Once I knew all the secrets of the universe. With no more than a thought I could bring Time to a stop, reverse it in its course, twist it around my finger like a piece of string. By force of will alone I could pass among the stars and the galaxies. I could create life out of nothingness, and turn living, breathing worlds into dust.
Time passed — though not the way it passes for you — and I could no longer do these things. But I could isolate a DNA molecule and perform microsurgery on it, and I could produce the equations that allowed us to traverse the wormholes in space, and I could plot the orbit of an electron.
Still more time slipped away, and although these gifts deserted me, I could create penicillin out of bread mold, and comprehend both the General and Special Theories of Relativity, and I could fly between the continents.
But all that has gone, and I remember it as one remembers a dream, on those occasions I can remember it at all. There was — there someday will be, there may come to you — a disease of the aged, in which you lose portions of your mind, pieces of your past, thoughts you’ve thought and feelings you’ve felt, until all that’s left is the primal id , screaming silently for warmth and nourishment. You see parts of yourself vanishing, you try to pull them back from oblivion, you fail, and all the while you realize what is happening to you until even that perception, that realization, is lost. I will weep for you in another millennium, but now your lost faces fade from my memory, your desperation recedes from the stage of my mind, and soon I will remember nothing of you. Everything is drifting away on the wind, eluding my frantic efforts to clutch it and bring it back to me.
I am writing this down so that someday someone — possibly even you —will read it and will know that I was a good and moral man, that I did my best under circumstances that a more compassionate God might not have forced upon me, that even as events and places slipped away from me, I did not shirk my duties, I served my people as best I could.
They come to me, my people, and they say, It hurts, Merlin. They say, Cast a spell and make the pain go away. They say, My baby burns with fever, and my milk has dried up. Do something, Merlin, they say; you are the greatest wizard in the kingdom, the greatest wizard who has ever lived. Surely you can do something.
Even Arthur seeks me out. The war goes badly, he confides to me; the heathen fight against baptism, the knights have fallen to battling amongst themselves, he distrusts his queen. He reminds me that I am his personal wizard, that I am his most trusted friend, that it was I who taught him the secret of Excalibur (but that was many years ago, and of course I know nothing of it yet). I look at him thoughtfully, and though I know an Arthur who is bent with age and beaten down by the caprices of Fate, an Arthur who has lost his Guinevere and his Round Table and all his dreams of Camelot, I can summon no compassion, no sympathy for this young man who is speaking to me. He is a stranger, as he will be yesterday, as he will be last week.

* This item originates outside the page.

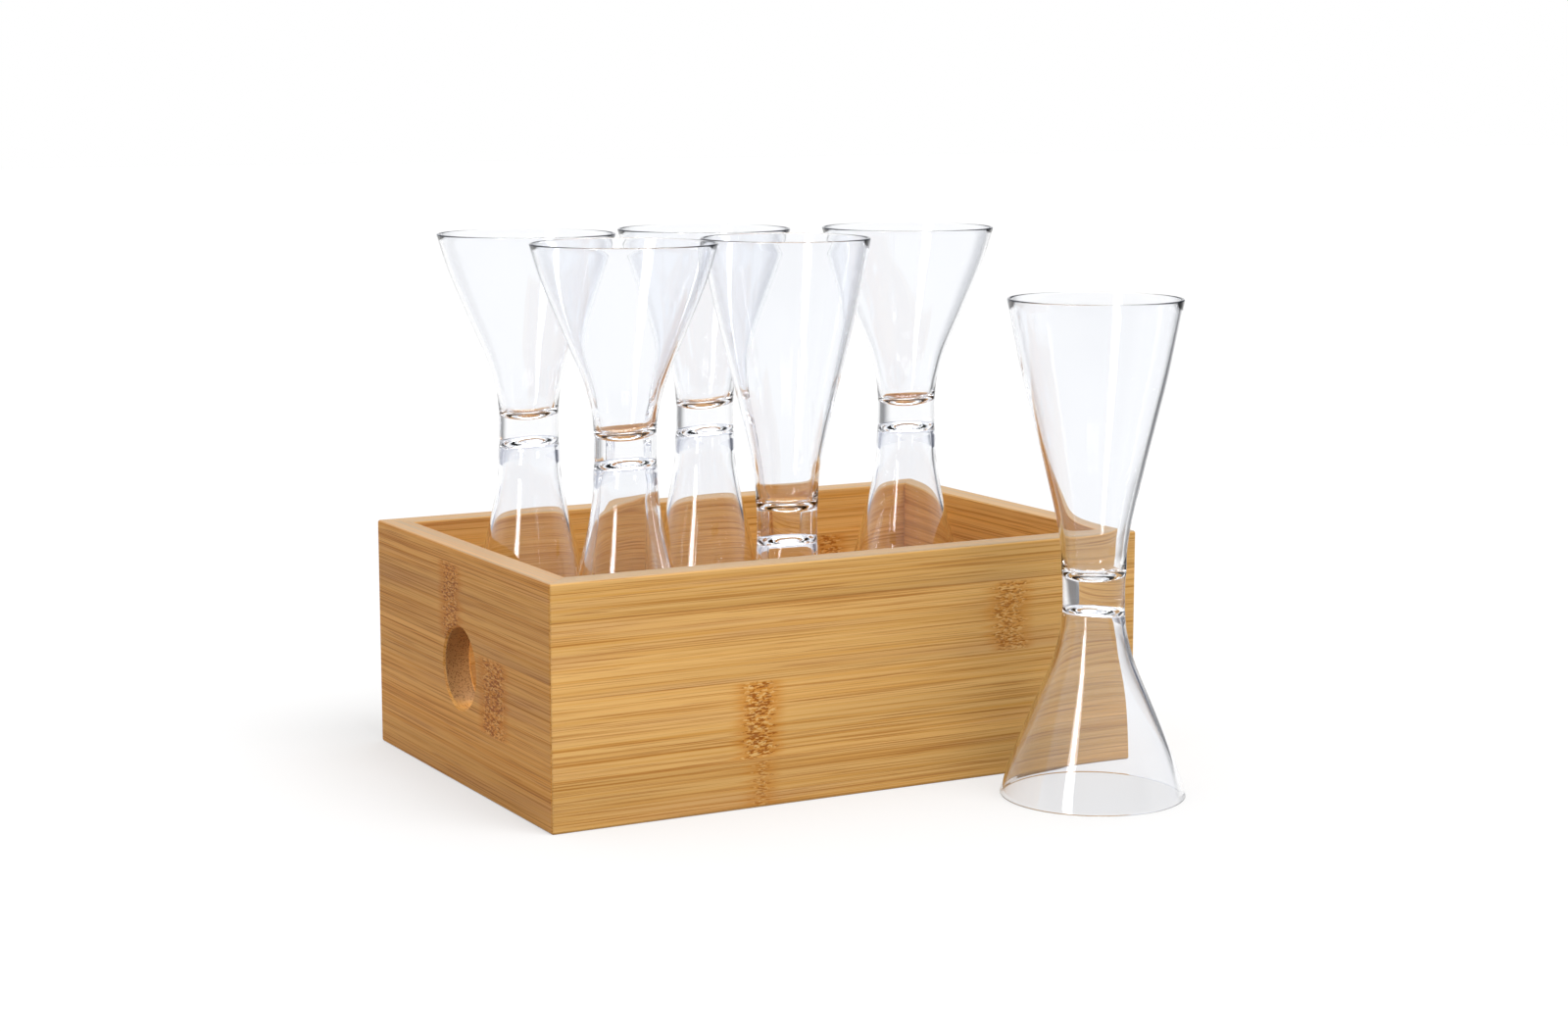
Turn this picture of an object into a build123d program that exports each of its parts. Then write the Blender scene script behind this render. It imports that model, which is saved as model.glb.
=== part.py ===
"""Bamboo caddy with six double-ended tasting glasses.

The caddy is an open box of four mitred bamboo boards round a floor board that sits in a groove.
Each end board has a round finger hole. Every glass is one piece of clear glass: a tall cone and a
short cone, mouth to mouth with the outside, joined by a solid neck. Five glasses stand in the caddy,
and the sixth stands on the table in front of it.

Millimetres, +Z up, +X along the caddy's length, +Y to its back. Everything is drawn about the
caddy's middle, and save() moves it so that the origin is on the table under the middle of the set,
the sixth glass included.
"""

import os

from build123d import *

# Caddy
BOX_LENGTH = 202.0
BOX_WIDTH = 136.0
BOX_HEIGHT = 73.0
WALL = 9.0
EDGE_ROUND = 0.8
MITRE_GAP = 0.05
FLOOR_THICKNESS = 6.0
FLOOR_UNDERSIDE = 10.0
GROOVE_DEPTH = 4.0
GROOVE_PLAY = 0.1
FLOOR_SIDE_PLAY = 0.4
FINGER_HOLE = 25.0
FINGER_HOLE_CHAMFER = 0.8

# Glass, with its tall cone up
GLASS_HEIGHT = 150.0
TALL_RIM_RADIUS = 25.5
SHORT_RIM_RADIUS = 27.75
TALL_HEIGHT = 82.0
SHORT_HEIGHT = 56.0
TALL_FLARE = [(13.0, 10.2), (33.5, 14.8), (60.5, 21.4)]  # height from the neck, radius
SHORT_FLARE = [(7.0, 9.6), (15.5, 11.9), (29.0, 17.7), (44.0, 23.6)]
TALL_RIM_SLOPE = 0.17
SHORT_RIM_SLOPE = 0.28
NECK_SLOPE = 0.03
NECK_RADIUS = 9.3
WAIST_RADIUS = 9.0
GLASS_WALL = 1.5
BEAD = 2.0
BEAD_RUN = 3.0
BOWL_FLOOR = 0.8
DISH_DEPTH = 2.2
STANDING_GAP = 0.05

# Where each glass stands from the caddy's middle: x, y, and whether its tall cone is up
GLASSES = {
    "glass_back_left": (-63.0, 32.0, False),
    "glass_front_left": (-59.0, -30.5, False),
    "glass_back_middle": (-0.5, 32.0, False),
    "glass_front_middle": (-2.5, -28.5, True),
    "glass_right": (62.5, 9.0, False),
    "glass_taken_out": (62.5, -101.5, True),
}
TAKEN_OUT = "glass_taken_out"

os.makedirs("parts", exist_ok=True)

floor_top = FLOOR_UNDERSIDE + FLOOR_THICKNESS
set_front = GLASSES[TAKEN_OUT][1] - SHORT_RIM_RADIUS
set_middle = (set_front + BOX_WIDTH / 2) / 2


def save(piece, name):
    """Move a finished piece from the caddy's middle to the set's, label it and write its STEP file."""
    moved = piece.part.moved(Location((0, -set_middle, 0)))
    moved.label = name
    export_step(moved, f"parts/{name}.step")


# The four walls as one ring, which the mitres then part into boards.
with BuildPart() as walls:
    with BuildSketch():
        Rectangle(BOX_LENGTH, BOX_WIDTH)
        Rectangle(BOX_LENGTH - 2 * WALL, BOX_WIDTH - 2 * WALL, mode=Mode.SUBTRACT)
    extrude(amount=BOX_HEIGHT)
    corner_edges = walls.edges().filter_by(Axis.Z).sort_by(lambda e: -abs(e.center().X))[0:4]
    fillet(corner_edges, EDGE_ROUND)
    rim_edges = walls.faces().sort_by(Axis.Z)[-1].edges()
    foot_edges = walls.faces().sort_by(Axis.Z)[0].outer_wire().edges()
    fillet(rim_edges + foot_edges, EDGE_ROUND)
    with BuildSketch(Plane.XY.offset(FLOOR_UNDERSIDE - GROOVE_PLAY)):
        Rectangle(
            BOX_LENGTH - 2 * (WALL - GROOVE_DEPTH),
            BOX_WIDTH - 2 * (WALL - GROOVE_DEPTH),
        )
    extrude(amount=FLOOR_THICKNESS + 2 * GROOVE_PLAY, mode=Mode.SUBTRACT)
    with BuildSketch(Plane.YZ.offset(-BOX_LENGTH / 2)):
        with Locations((0, BOX_HEIGHT / 2)):
            Circle(FINGER_HOLE / 2)
    extrude(amount=BOX_LENGTH, mode=Mode.SUBTRACT)
    hole_edges = walls.edges().filter_by(
        lambda e: e.geom_type == GeomType.CIRCLE and abs(e.radius - FINGER_HOLE / 2) < 0.01
    )
    chamfer(hole_edges, FINGER_HOLE_CHAMFER)


def mitred_board(length, width):
    """The wall along -Y of a ring of this length and width, cut at 45 degrees at both ends."""
    inset = MITRE_GAP / 2 * 2**0.5
    outside, inside = -1.0, WALL + 1.0
    x, y = length / 2 - inset, -width / 2
    return [
        (-x + outside, y + outside),
        (x - outside, y + outside),
        (x - inside, y + inside),
        (-x + inside, y + inside),
    ]


def board(turn, length, width):
    """One board of the walls: the ring, cut by a mitred wedge turned about Z."""
    with BuildPart() as cut:
        add(walls.part)
        with BuildSketch(Plane.XY.rotated((0, 0, turn))):
            with BuildLine():
                Polyline(*mitred_board(length, width), close=True)
            make_face()
        extrude(amount=BOX_HEIGHT, mode=Mode.INTERSECT)
    return cut


save(board(0, BOX_LENGTH, BOX_WIDTH), "front_board")
save(board(180, BOX_LENGTH, BOX_WIDTH), "back_board")
save(board(-90, BOX_WIDTH, BOX_LENGTH), "left_end_board")
save(board(90, BOX_WIDTH, BOX_LENGTH), "right_end_board")

# The floor board, loose in the groove by the play on each side.
with BuildPart() as floor_board:
    with BuildSketch(Plane.XY.offset(FLOOR_UNDERSIDE)):
        Rectangle(
            BOX_LENGTH - 2 * (WALL - GROOVE_DEPTH + FLOOR_SIDE_PLAY),
            BOX_WIDTH - 2 * (WALL - GROOVE_DEPTH + FLOOR_SIDE_PLAY),
        )
    extrude(amount=FLOOR_THICKNESS)
save(floor_board, "floor_board")


def cone_side(from_neck, neck_z, rise, rim_slope, inset=0.0):
    """A cone's side from the neck to the rim, as one smooth curve through (height, radius) points.

    It leaves the neck nearly upright, flares, and eases off at the rim. inset moves it inwards.
    """
    points = [(radius - inset, neck_z + rise * height) for height, radius in from_neck]
    return Spline(*points, tangents=[(NECK_SLOPE, rise), (rim_slope, rise)])


def bowl(flare, rim_radius, rim_slope, rim_z, neck_z):
    """Outline of one bowl, from the outside of the neck round the rim and down to the axis inside."""
    rise = 1 if rim_z > neck_z else -1
    height = abs(rim_z - neck_z)
    half_bead = BEAD / 2
    bead_z = rim_z - rise * half_bead
    outside = [(0, NECK_RADIUS), *flare, (height - half_bead, rim_radius)]
    cone_side(outside, neck_z, rise, rim_slope)
    ThreePointArc(
        (rim_radius, bead_z),
        (rim_radius - half_bead, rim_z),
        (rim_radius - BEAD, bead_z),
    )
    bead_foot = (height - BEAD_RUN, rim_radius - BEAD_RUN * rim_slope)
    inside = [(BOWL_FLOOR, NECK_RADIUS), *flare, bead_foot]
    cone_side(inside, neck_z, rise, rim_slope, inset=GLASS_WALL)
    inner_rim = (bead_foot[1] - GLASS_WALL, neck_z + rise * bead_foot[0])
    Line((rim_radius - BEAD, bead_z), inner_rim)
    corner = (NECK_RADIUS - GLASS_WALL, neck_z + rise * BOWL_FLOOR)
    dish = (0, neck_z + rise * (BOWL_FLOOR - DISH_DEPTH))
    Spline(corner, dish, tangents=[(-NECK_SLOPE, -rise), (-1, 0)])
    return dish


def glass(x, y, stands_on, tall_up):
    """One glass: its outline on an upright plane, turned about its own axis."""
    if tall_up:
        upright = Plane(origin=(x, y, stands_on), x_dir=(1, 0, 0), z_dir=(0, -1, 0))
    else:
        upright = Plane(origin=(x, y, stands_on + GLASS_HEIGHT), x_dir=(1, 0, 0), z_dir=(0, 1, 0))
    tall_neck_z = GLASS_HEIGHT - TALL_HEIGHT
    with BuildPart() as turned:
        with BuildSketch(upright):
            with BuildLine():
                tall_dish = bowl(
                    TALL_FLARE, TALL_RIM_RADIUS, TALL_RIM_SLOPE, GLASS_HEIGHT, tall_neck_z
                )
                short_dish = bowl(
                    SHORT_FLARE, SHORT_RIM_RADIUS, SHORT_RIM_SLOPE, 0, SHORT_HEIGHT
                )
                ThreePointArc(
                    (NECK_RADIUS, SHORT_HEIGHT),
                    (WAIST_RADIUS, (SHORT_HEIGHT + tall_neck_z) / 2),
                    (NECK_RADIUS, tall_neck_z),
                )
                Line(short_dish, tall_dish)
            make_face()
        revolve(axis=Axis((x, y, 0), (0, 0, 1)))
    return turned


for name, (x, y, tall_up) in GLASSES.items():
    stands_on = 0.0 if name == TAKEN_OUT else floor_top + STANDING_GAP
    save(glass(x, y, stands_on, tall_up), name)
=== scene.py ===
"""Looks for the bamboo caddy with six double-ended tasting glasses.

The boards are the CAD parts with a bamboo material made from nodes: edge-glued strips, fine
fibres, knuckle bands, end grain in the finger holes. The glasses are lathed here, finer than the
CAD ones: thin cones, round lips, and a solid neck between two dished bottoms. As in hand-worked
glass, each dish is a little tilted, and two glasses lean a little.

Metres in the CAD frame: +X along the caddy, +Y to its back, +Z up, and the table at z = 0. Sizes
that belong to one board or one glass are in millimetres, and places on the caddy are from its
middle.
"""

import math

import bpy
import numpy as np
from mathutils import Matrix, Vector


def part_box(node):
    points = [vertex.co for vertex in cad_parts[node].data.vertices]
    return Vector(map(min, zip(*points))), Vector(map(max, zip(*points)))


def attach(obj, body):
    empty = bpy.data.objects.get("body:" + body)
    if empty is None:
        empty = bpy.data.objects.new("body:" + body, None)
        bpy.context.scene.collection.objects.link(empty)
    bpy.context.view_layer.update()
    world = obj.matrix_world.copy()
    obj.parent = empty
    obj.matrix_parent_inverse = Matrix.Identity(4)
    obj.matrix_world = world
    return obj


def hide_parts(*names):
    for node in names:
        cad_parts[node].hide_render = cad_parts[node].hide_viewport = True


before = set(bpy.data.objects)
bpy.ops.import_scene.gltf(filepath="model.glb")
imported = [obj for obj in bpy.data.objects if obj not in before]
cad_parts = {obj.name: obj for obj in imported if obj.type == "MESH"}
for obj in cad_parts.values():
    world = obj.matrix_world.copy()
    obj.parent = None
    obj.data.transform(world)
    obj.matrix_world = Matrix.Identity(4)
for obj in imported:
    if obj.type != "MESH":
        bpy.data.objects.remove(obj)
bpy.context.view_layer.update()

MM = 0.001
caddy_low, caddy_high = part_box("floor_board")
CADDY_MIDDLE = Vector(((caddy_low.x + caddy_high.x) / 2, (caddy_low.y + caddy_high.y) / 2, 0.0))

# Camera, from the caddy's middle
CAMERA_PLACE = Vector((-0.4251, -0.8003, 0.2146))
CAMERA_YAW = 28.62  # degrees, from +Y towards +X
CAMERA_DOWN = 8.70  # degrees
CAMERA_LENS = 65.97
SENSOR = 36.0
yaw = math.radians(CAMERA_YAW)
LOOKS = Vector((math.sin(yaw), math.cos(yaw), 0.0))  # level, the way the camera looks
ACROSS = Vector((math.cos(yaw), -math.sin(yaw), 0.0))  # level, to the camera's right

# Glasses: node, body, whether the tall cone is up, tilt of the upper and lower dish in degrees,
# how much lower in its outline the tall cone's dish lies, and how far the top leans to the
# camera's right, mm
GLASSES = (
    ("glass_back_left", "back_left_glass", False, 3.0, 6.0, 1.7, 0.0),
    ("glass_front_left", "front_left_glass", False, 5.0, 6.0, 1.7, 0.0),
    ("glass_back_middle", "back_middle_glass", False, 5.0, 8.0, 1.7, 0.0),
    ("glass_front_middle", "front_middle_glass", True, 2.0, 4.0, 0.0, -0.8),
    ("glass_right", "right_glass", False, 3.0, 3.0, 1.7, 0.0),
    ("glass_taken_out", "taken_out_glass", True, 1.5, -3.0, 0.0, -1.4),
)
GLASS_HEIGHT = 150.0
SEGMENTS = 160  # round a glass
STEPS = 7  # between two points of its outline
ON_AXIS = 1e-6  # a smaller radius is one point on the axis, mm
TILT_FADE = 9.0  # how far along its cone a dish's tilt reaches, mm

# Half outline of a glass with its tall cone up: (height, radius), mm
SHORT_OUTSIDE = (
    (0.5, 28.0), (12.1, 24.3), (26.9, 18.2), (40.5, 12.5), (49.4, 10.1), (54.6, 9.5),
)
NECK = ((59.0, 9.3), (66.0, 9.4), (68.6, 9.7))
TALL_OUTSIDE = (
    (74.0, 9.8), (81.2, 10.7), (88.5, 12.2), (101.4, 15.3), (115.4, 18.8), (128.7, 22.0),
    (149.5, 26.1),
)
TALL_INSIDE = (
    (149.5, 25.2), (128.7, 20.9), (115.4, 17.6), (101.4, 14.1), (88.5, 10.9), (79.0, 9.1),
    (71.4, 8.3),
)
TALL_DISH = ((68.6, 7.6), (66.8, 5.8), (65.7, 3.0), (65.4, 0.0))
SHORT_DISH = ((58.7, 0.0), (58.4, 3.0), (57.5, 5.6), (56.1, 7.4))
SHORT_INSIDE = (
    (54.0, 8.1), (49.4, 8.9), (40.5, 11.2), (26.9, 17.0), (12.1, 23.2), (0.5, 27.1),
)
BEAD = 0.45  # height of the round lip, mm
BEAD_STEPS = 8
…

An old woman comes to see me in the early afternoon. Her arm is torn and miscolored, the stench of it makes my eyes water, the flies are thick around her.
I cannot stand the pain any longer, Merlin, she weeps. It is like childbirth, but it does not go away. You are my only hope, Merlin. Cast your mystic spell, charge me what you will, but make the pain cease.
I look at her arm, where the badger has ripped it with his claws, and I want to turn my head away and retch. I finally force myself to examine it. I have a sense that I need something, I am not sure what, something to attach to the front of my face, or if not my whole face then at least across my nose and mouth, but I cannot recall what it is.